→ Task objective:
Return all lines in the material below that contain "bodies".

→ Provided material:

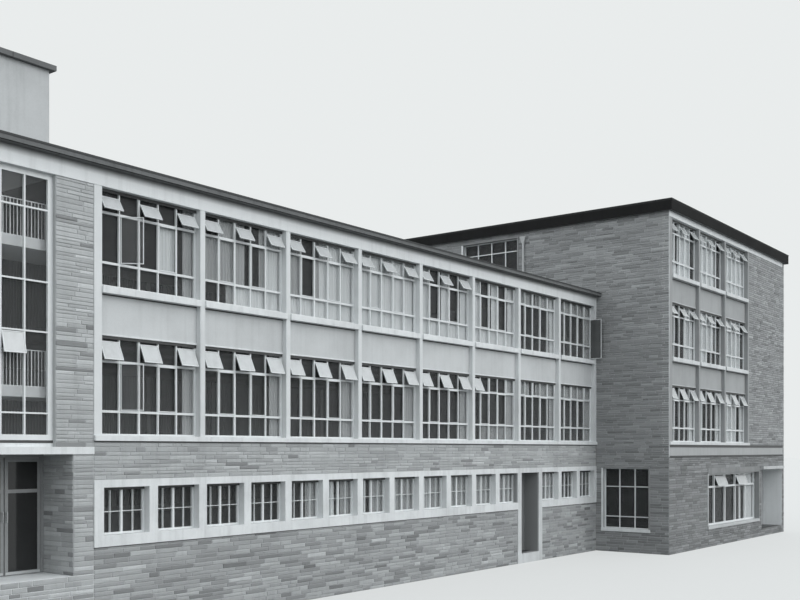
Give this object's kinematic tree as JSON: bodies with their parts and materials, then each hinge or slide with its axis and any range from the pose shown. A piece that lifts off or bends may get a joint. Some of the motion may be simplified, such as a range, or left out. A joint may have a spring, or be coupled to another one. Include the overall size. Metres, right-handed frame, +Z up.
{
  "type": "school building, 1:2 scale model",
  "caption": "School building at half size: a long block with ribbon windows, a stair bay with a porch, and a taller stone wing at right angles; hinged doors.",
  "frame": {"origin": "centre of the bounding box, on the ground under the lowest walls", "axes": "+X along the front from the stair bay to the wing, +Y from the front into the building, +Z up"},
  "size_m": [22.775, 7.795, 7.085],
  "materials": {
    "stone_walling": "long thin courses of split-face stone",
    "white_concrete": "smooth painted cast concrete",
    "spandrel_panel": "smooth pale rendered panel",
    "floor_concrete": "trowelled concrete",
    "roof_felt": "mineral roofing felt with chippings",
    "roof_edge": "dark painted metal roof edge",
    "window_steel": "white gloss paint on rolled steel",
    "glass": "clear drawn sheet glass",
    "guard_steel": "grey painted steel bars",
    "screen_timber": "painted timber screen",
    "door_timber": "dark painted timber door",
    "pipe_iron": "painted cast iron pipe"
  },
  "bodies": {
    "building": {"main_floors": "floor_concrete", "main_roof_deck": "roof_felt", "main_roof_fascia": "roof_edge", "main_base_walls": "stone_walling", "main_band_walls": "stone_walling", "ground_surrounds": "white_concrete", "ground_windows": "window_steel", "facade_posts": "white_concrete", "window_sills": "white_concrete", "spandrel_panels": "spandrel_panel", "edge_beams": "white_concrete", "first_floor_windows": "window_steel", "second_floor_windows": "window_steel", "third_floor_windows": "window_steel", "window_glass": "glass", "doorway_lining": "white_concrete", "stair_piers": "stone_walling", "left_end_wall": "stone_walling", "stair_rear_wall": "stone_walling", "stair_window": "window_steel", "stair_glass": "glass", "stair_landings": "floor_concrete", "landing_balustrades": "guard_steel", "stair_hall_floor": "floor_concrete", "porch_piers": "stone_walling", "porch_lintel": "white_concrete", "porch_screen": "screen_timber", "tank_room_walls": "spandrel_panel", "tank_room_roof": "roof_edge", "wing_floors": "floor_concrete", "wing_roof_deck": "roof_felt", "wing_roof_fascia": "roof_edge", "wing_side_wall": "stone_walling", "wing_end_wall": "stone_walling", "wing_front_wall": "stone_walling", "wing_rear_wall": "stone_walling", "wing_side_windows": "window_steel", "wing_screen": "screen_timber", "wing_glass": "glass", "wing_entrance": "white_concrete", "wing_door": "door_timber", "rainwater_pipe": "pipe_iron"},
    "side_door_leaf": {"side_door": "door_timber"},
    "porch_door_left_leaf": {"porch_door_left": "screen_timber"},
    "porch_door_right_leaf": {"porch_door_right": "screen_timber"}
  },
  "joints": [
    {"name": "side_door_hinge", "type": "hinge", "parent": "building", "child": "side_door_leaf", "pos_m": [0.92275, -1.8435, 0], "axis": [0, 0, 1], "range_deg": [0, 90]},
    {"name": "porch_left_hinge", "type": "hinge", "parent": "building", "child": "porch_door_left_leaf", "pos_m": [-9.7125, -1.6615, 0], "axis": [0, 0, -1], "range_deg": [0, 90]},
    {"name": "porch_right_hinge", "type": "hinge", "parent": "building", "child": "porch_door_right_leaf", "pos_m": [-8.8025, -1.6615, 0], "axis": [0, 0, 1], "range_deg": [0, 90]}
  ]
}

→ Reply to the exercise:
Give this object's kinematic tree as JSON: bodies with their parts and materials, then each hinge or slide with its axis and any range from the pose shown. A piece that lifts off or bends may get a joint. Some of the motion may be simplified, such as a range, or left out. A joint may have a spring, or be coupled to another one. Include the overall size. Metres, right-handed frame, +Z up.
  "bodies": {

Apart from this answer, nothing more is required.